To a great extent, Slade House is a ghost or haunted house story about five different days in nine year intervals from 1979 to 2015. The mansion is owned by twins Norah and Jonah Grayer and seems impossibly situated between two ordinary houses on Westwood Road in London. It is accessible only through a small metal door in an alleyway that leads into a large garden on the property. The tale is about what happens to those who enter the house.

Like any accomplished haunted house or ghost story, detail becomes spoiler. Suffice it to say that when guests enter Slade House things are not as they appear. The hosts admittedly "pass ourselves off as normal, or anything we want to be." And a substance called banjax will put souls in peril in the twins' quest for "pscyhovoltage."

Perhaps because it grew from a short story Mitchell published on Twitter, Slade House is the shortest of his works. It can easily be read in one sitting. And as is Mitchell's tendency, characters from earlier books become role players. This time it's Dr. Iris Marinus-Fenby, Slade House's guest in 2015. She was the male Dr. Marinus in Mitchell's The Thousand Autumns of Jacob de Zoet, a 2009 novel set in Japan at the advent of the 19th Century, and reincarnated as a woman psychiatrist from Canada in The Bone Clocks. Mitchell has said he plans for Marinus to appear in future works.

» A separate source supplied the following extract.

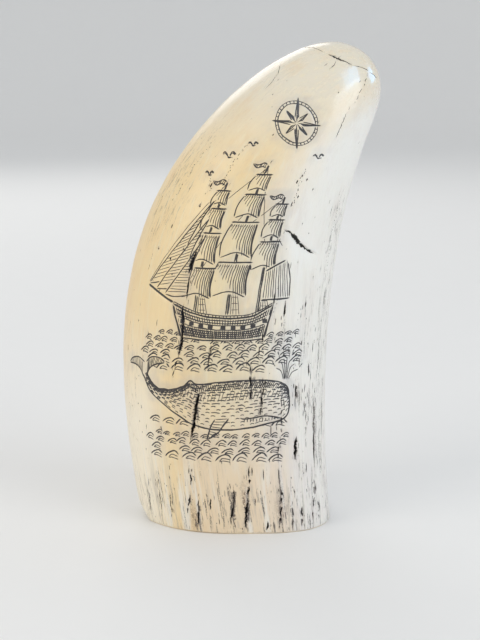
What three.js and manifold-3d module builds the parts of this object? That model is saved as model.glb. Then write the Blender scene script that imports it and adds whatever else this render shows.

Despite Marinus-Fenby's prior appearances, it is not necessary to read The Bone Clocks, which won the World Fantasy Award in 2015 and was longlisted for The Man Booker Prize in 2014. In fact, while Mitchell says Slade House is an independent work, it is a kind of "dessert" to The Bone Clocks, something reinforced by the fact it's about 35 percent shorter.

From my standpoint, though, Slade House is a more enjoyable and far less complicated approach to the world of the Horologists and the Anchorites and their tactics and goals. Besides, aren't there times when all you really want is dessert?

(Originally posted at A Progressive on the Prairie)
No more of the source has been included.